Investigated how owls hear, locate their prey
Masakazu Konishi, who has died aged 87, was a scientist whose investigations into how birds develop their songs and sense of hearing made him pre- eminent in the field of neuroethology — the study of the relationship between animals’ nervous systems and their observable behaviour.
Konishi was among the first to deploy technology that could map the neural pathways in the avian brain.
In 1975 when he became a professor at the California Institute of Technology, Konishi arrived with 21 owls and a determination to build upon the work of the U.S. biologist Roger Payne, on how barn owls use their sense of hearing to locate prey.
A soundproof acoustic chamber was built, equipped with a remote- controlled loudspeaker that moved around the owl’s head. Working with Eric Knudsen, Konishi discovered that certain auditory neurons in owls’ brains responded only when a sound was coming from a particular location.
This finding allowed the two to plot an “auditory space map” in the brain that allows owls to determine an object’s location with speed and precision, and thus to hunt even in complete darkness.
It proved to be a key step toward understanding how the brain of any animal species learns to read its environment, allowing the instantaneous recognition of ( for example) faces.
In 2005 Konishi and Knudsen received the Neuroscience Prize of the Peter Gruber Foundation.
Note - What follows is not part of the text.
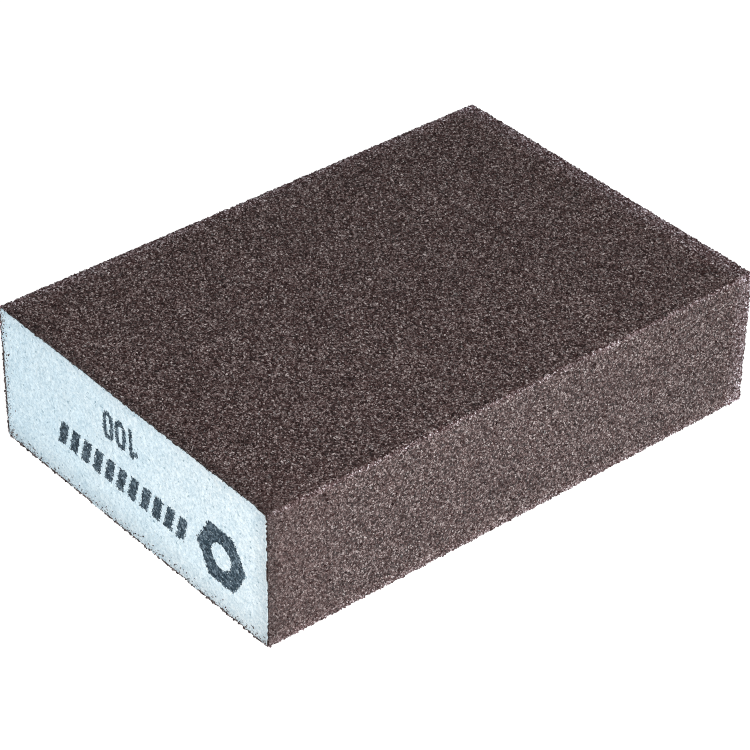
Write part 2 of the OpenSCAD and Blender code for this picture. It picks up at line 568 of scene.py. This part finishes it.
def under_side(side, s, y, depth):
    """Points at distances s across a side and places y along it, at a depth under its surface."""
    place, normal = side_path(side, s)
    return np.stack([place[0] - normal[0] * depth, y, place[1] - normal[1] * depth], -1)


# The coats share these points: depths and strays along each mitre, and chips at its ends
along = np.linspace(FRONT, BACK, LENGTH_STEPS + 1)
MITRES = {
    edge: {
        "depth": grain_depth(along * 0, along, 0, PROUD if edge.startswith("top") else 0),
        "stray": random.uniform(-MITRE_STRAY, MITRE_STRAY, LENGTH_STEPS + 1) * FACET,
    }
    for edge in ROUNDS
}
END_CHIPS = {edge: END_CHIP * random.random(2) ** 3 for edge in ROUNDS}


def rough_surface(side, s, y, shift):
    """The grid of a coat's outer points.  The underside's tips aren't proud, as it lies on them."""
    start, end, _ = SIDES[side]
    depth = grain_depth(s, y, shift, 0 if side == "bottom" else PROUD)
    depth[0], depth[-1] = MITRES[start]["depth"], MITRES[end]["depth"]
    stray_s = random.uniform(-STRAY, STRAY, s.shape) * FACET
    stray_y = random.uniform(-STRAY, STRAY, s.shape) * FACET
    stray_s[0], stray_s[-1] = 0, 0
    stray_y[0], stray_y[-1] = MITRES[start]["stray"], MITRES[end]["stray"]
    for column, inward, at_back in ((0, 1, 0), (-1, -1, 1)):
        chips = END_CHIP * random.random(len(s)) ** 3
        chips[0], chips[-1] = END_CHIPS[start][at_back], END_CHIPS[end][at_back]
        stray_y[:, column] = inward * (chips - END_PROUD * at_back)
    return under_side(side, s + stray_s, y + stray_y, depth)


def make_coat(side, shift):
    """One grit coat: a closed shell, finely faceted outside and plain against the resin."""
    total = sum(side_lengths(side))
    rows, columns = whole_steps(total), LENGTH_STEPS
    s, y = np.meshgrid(np.linspace(0, total, rows + 1), along, indexing="ij")
    outer = rough_surface(side, s, y, shift)

    coarse_rows, coarse_columns = rows // COARSE, columns // COARSE
    s, y = np.meshgrid(
        np.linspace(0, total, coarse_rows + 1),
        np.linspace(FRONT + END_CHIP, BACK - END_CHIP, coarse_columns + 1),
        indexing="ij",
    )
    inner = under_side(side, s, y, GRIT)
    points = np.concatenate([outer.reshape(-1, 3), inner.reshape(-1, 3)])

    first_inner = outer.shape[0] * outer.shape[1]
    outer_faces = grid_faces(rows, columns)
    inner_faces = grid_faces(coarse_rows, coarse_columns)[:, ::-1] + first_inner
    inner_rim = grid_rim(coarse_rows, coarse_columns) + first_inner
    wall_faces = bridge(grid_rim(rows, columns), inner_rim)

    # The outer face fills most of the map, the walls frame it, and the hidden inner face
    # has a thin strip along the map's edge
    outer_uv = 0.03 + grid_uv(rows, columns) * (0.94, 0.90)
    rim_uv = 0.005 + grid_uv(coarse_rows, coarse_columns) * (0.99, 0.945)
    hidden_uv = (0.1, 0.965) + grid_uv(coarse_rows, coarse_columns) * (0.8, 0.03)
    uv = np.concatenate([outer_uv, rim_uv])
    corner_uv = np.concatenate([uv[outer_faces], uv[wall_faces], hidden_uv[inner_faces - first_inner]])
    faces = np.concatenate([outer_faces, wall_faces, inner_faces])
    piece = add_piece("grit_" + side, points, faces, corner_uv, GRIT_MATERIAL)
    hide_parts("grit_coat_" + side)
    return piece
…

Masakazu Konishi was born in Kyoto, Japan on Feb. 17, 1933. He learned English through classes at the American Cultural Center in Sapporo, and through making friends with U. S. army officers and diplomats.
For his PHD he studied birdsong by manipulating recordings of birds and playing them back to see how his test subjects reacted. He focused on how altering auditory feedback — by deafening birds with white noise or surgically removing the cochleas in their ears — affected their responses.
His experiments showed that deafened songbirds produce abnormal songs, and that the effect is most profound when deafness is induced at a young age.
He received numerous awards, including the 1990 International Prize for Biology.
Konishi — who Westernized his first name to Mark — became Caltech’s Bing professor of behavioural biology in 1980, holding the position until his retirement in 2013.
In later life he enjoyed training border collies to herd sheep.